§ Provided entries:
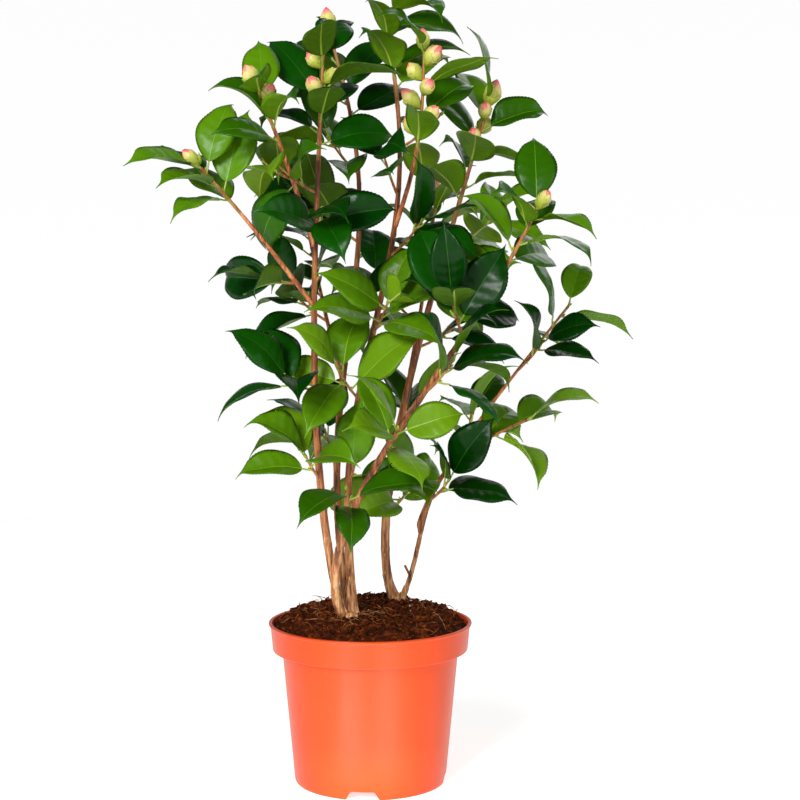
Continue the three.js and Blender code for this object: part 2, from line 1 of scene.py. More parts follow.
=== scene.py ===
"""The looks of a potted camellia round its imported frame: metres, +Z up, -Y the front.

The shrub grows here by the rule that shapes its solids. Limbs, sprays, buds and leaves draw the
same numbers in the same order, so every leaf stands where its solid one stands. The growth is
worked out in millimetres and turned to metres when a mesh is made.
"""

from math import ceil, cos, dist, exp, hypot, log, pi, radians, sin, sqrt
from types import SimpleNamespace

import bmesh
import bpy
import numpy as np
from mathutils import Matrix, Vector, noise


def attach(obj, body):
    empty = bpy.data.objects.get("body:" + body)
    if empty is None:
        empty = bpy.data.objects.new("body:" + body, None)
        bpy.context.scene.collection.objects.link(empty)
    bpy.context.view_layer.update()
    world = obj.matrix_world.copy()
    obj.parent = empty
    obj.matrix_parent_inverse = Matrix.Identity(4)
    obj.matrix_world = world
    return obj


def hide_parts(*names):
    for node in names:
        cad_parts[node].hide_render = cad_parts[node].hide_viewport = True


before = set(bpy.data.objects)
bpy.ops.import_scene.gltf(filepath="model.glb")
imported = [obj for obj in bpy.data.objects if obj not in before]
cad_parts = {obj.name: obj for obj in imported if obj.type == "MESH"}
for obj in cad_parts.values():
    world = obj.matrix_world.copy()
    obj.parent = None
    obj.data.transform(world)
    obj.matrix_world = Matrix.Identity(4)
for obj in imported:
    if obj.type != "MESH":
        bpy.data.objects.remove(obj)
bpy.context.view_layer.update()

MM = 0.001
SEAT = 0.3
GROUND = 161
UP = np.array([0.0, 0.0, 1.0])

# The pot and the soil, in the sizes of their solids. recess is how deep the pot's underside is
# hollow, which its solid isn't.
POT = SimpleNamespace(
    height=151, lip_radius=95.5, band_top=93.8, band_foot=91.8, band_depth=26, lip_depth=3,
    body_top=83, foot_radius=71.5, foot_ring=5, wall=2, floor_height=9.5, recess=8.4,
    lip_thickness=3.2,
)
NOTCH = SimpleNamespace(count=4, first_angle=-94.8, top_width=22, foot_width=31, height=8.3)
SOIL = SimpleNamespace(level=GROUND, level_radius=62, edge_height=146, sunk=1.2)
# The low heap at the back of the soil, and the soil's hollows and crumbs as (height, width, seed).
HEAP = SimpleNamespace(height=4.5, x=8, y=62, wide=42, deep=26)
HOLLOWS = [(2.4, 21, 1), (2.1, 9, 5), (1.1, 3.6, 9)]
# The root ends. Pairs are the least and the most.
ROOTS = SimpleNamespace(count=17, steps=18, margin=26, length=(10, 34), arch=(0.5, 4),
                        turn=(-0.24, 0.24), girth=(0.14, 0.32))

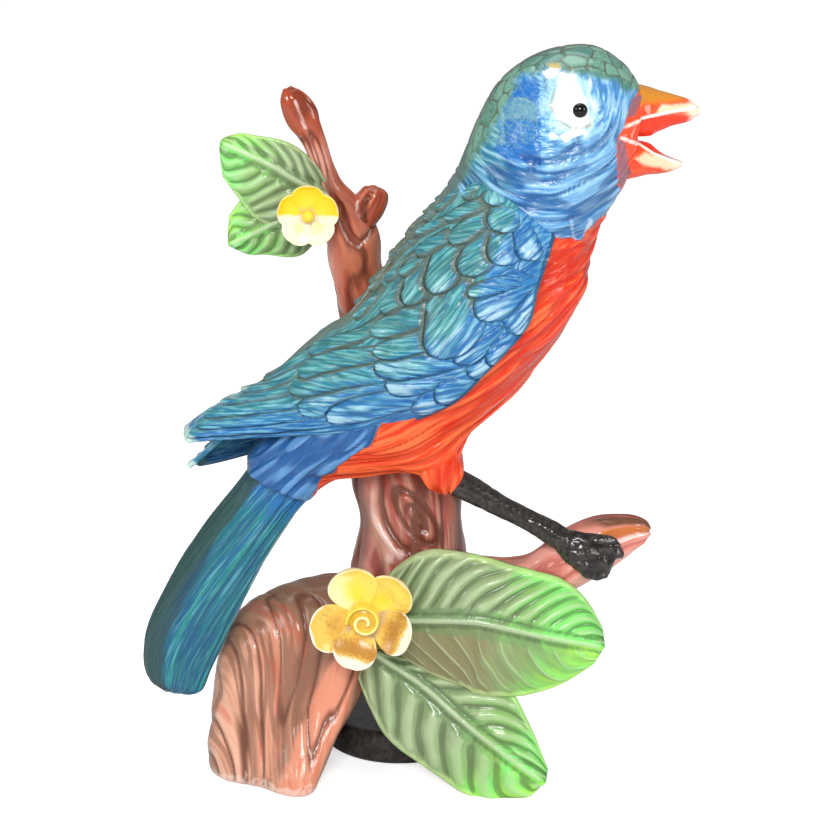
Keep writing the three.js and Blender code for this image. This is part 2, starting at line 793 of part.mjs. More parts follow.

§ Instructions for the task:
Write out the whole listing again, exactly as it stands.

§ In response:
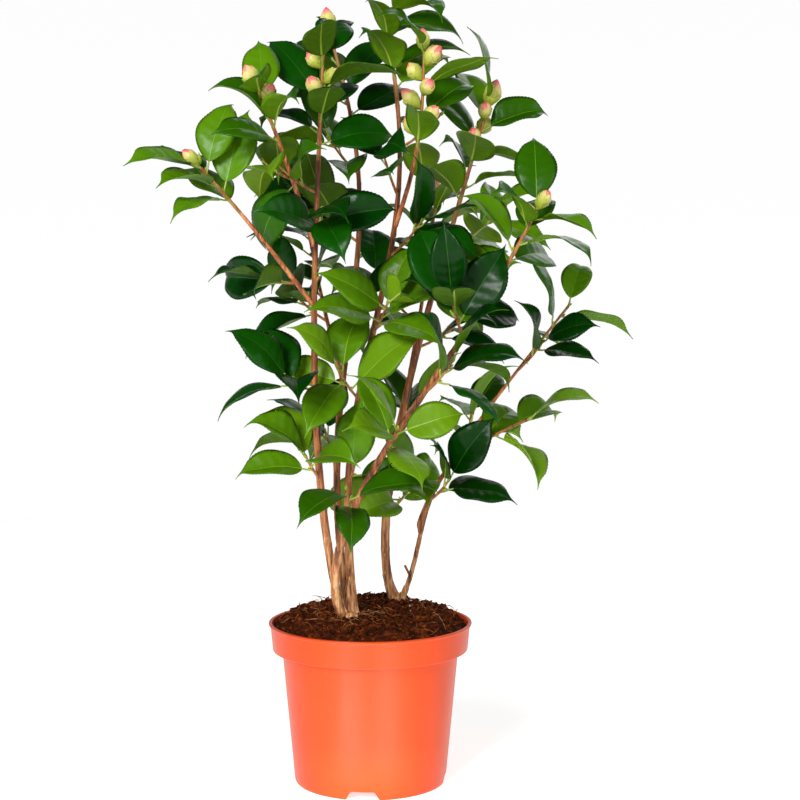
Continue the three.js and Blender code for this object: part 2, from line 1 of scene.py. More parts follow.
=== scene.py ===
"""The looks of a potted camellia round its imported frame: metres, +Z up, -Y the front.

The shrub grows here by the rule that shapes its solids. Limbs, sprays, buds and leaves draw the
same numbers in the same order, so every leaf stands where its solid one stands. The growth is
worked out in millimetres and turned to metres when a mesh is made.
"""

from math import ceil, cos, dist, exp, hypot, log, pi, radians, sin, sqrt
from types import SimpleNamespace

import bmesh
import bpy
import numpy as np
from mathutils import Matrix, Vector, noise


def attach(obj, body):
    empty = bpy.data.objects.get("body:" + body)
    if empty is None:
        empty = bpy.data.objects.new("body:" + body, None)
        bpy.context.scene.collection.objects.link(empty)
    bpy.context.view_layer.update()
    world = obj.matrix_world.copy()
    obj.parent = empty
    obj.matrix_parent_inverse = Matrix.Identity(4)
    obj.matrix_world = world
    return obj


def hide_parts(*names):
    for node in names:
        cad_parts[node].hide_render = cad_parts[node].hide_viewport = True


before = set(bpy.data.objects)
bpy.ops.import_scene.gltf(filepath="model.glb")
imported = [obj for obj in bpy.data.objects if obj not in before]
cad_parts = {obj.name: obj for obj in imported if obj.type == "MESH"}
for obj in cad_parts.values():
    world = obj.matrix_world.copy()
    obj.parent = None
    obj.data.transform(world)
    obj.matrix_world = Matrix.Identity(4)
for obj in imported:
    if obj.type != "MESH":
        bpy.data.objects.remove(obj)
bpy.context.view_layer.update()

MM = 0.001
SEAT = 0.3
GROUND = 161
UP = np.array([0.0, 0.0, 1.0])

# The pot and the soil, in the sizes of their solids. recess is how deep the pot's underside is
# hollow, which its solid isn't.
POT = SimpleNamespace(
    height=151, lip_radius=95.5, band_top=93.8, band_foot=91.8, band_depth=26, lip_depth=3,
    body_top=83, foot_radius=71.5, foot_ring=5, wall=2, floor_height=9.5, recess=8.4,
    lip_thickness=3.2,
)
NOTCH = SimpleNamespace(count=4, first_angle=-94.8, top_width=22, foot_width=31, height=8.3)
SOIL = SimpleNamespace(level=GROUND, level_radius=62, edge_height=146, sunk=1.2)
# The low heap at the back of the soil, and the soil's hollows and crumbs as (height, width, seed).
HEAP = SimpleNamespace(height=4.5, x=8, y=62, wide=42, deep=26)
HOLLOWS = [(2.4, 21, 1), (2.1, 9, 5), (1.1, 3.6, 9)]
# The root ends. Pairs are the least and the most.
ROOTS = SimpleNamespace(count=17, steps=18, margin=26, length=(10, 34), arch=(0.5, 4),
                        turn=(-0.24, 0.24), girth=(0.14, 0.32))

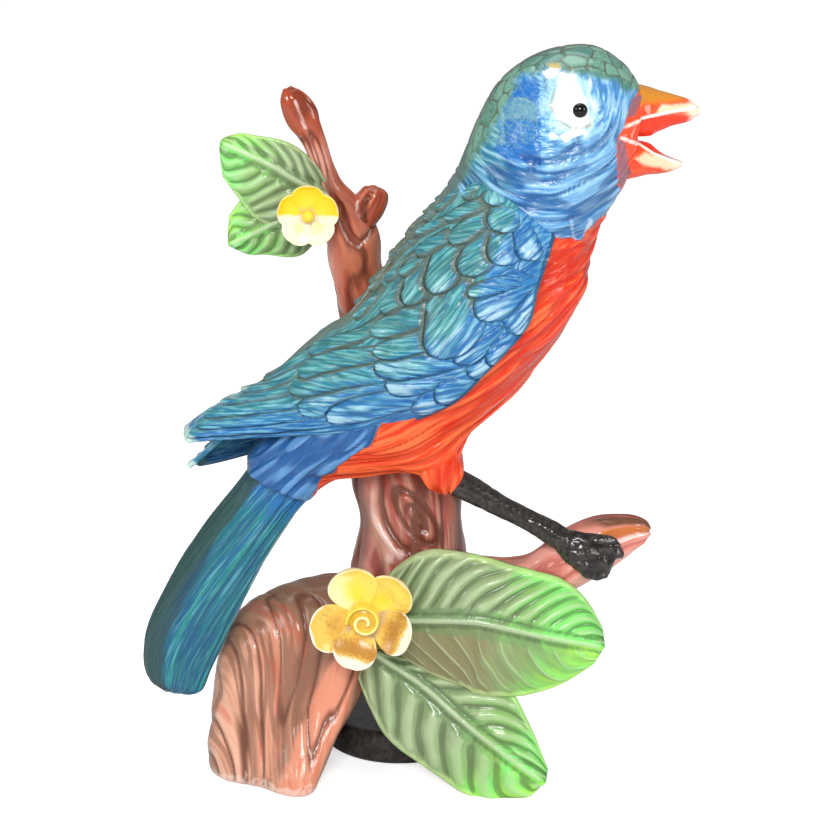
Keep writing the three.js and Blender code for this image. This is part 2, starting at line 793 of part.mjs. More parts follow.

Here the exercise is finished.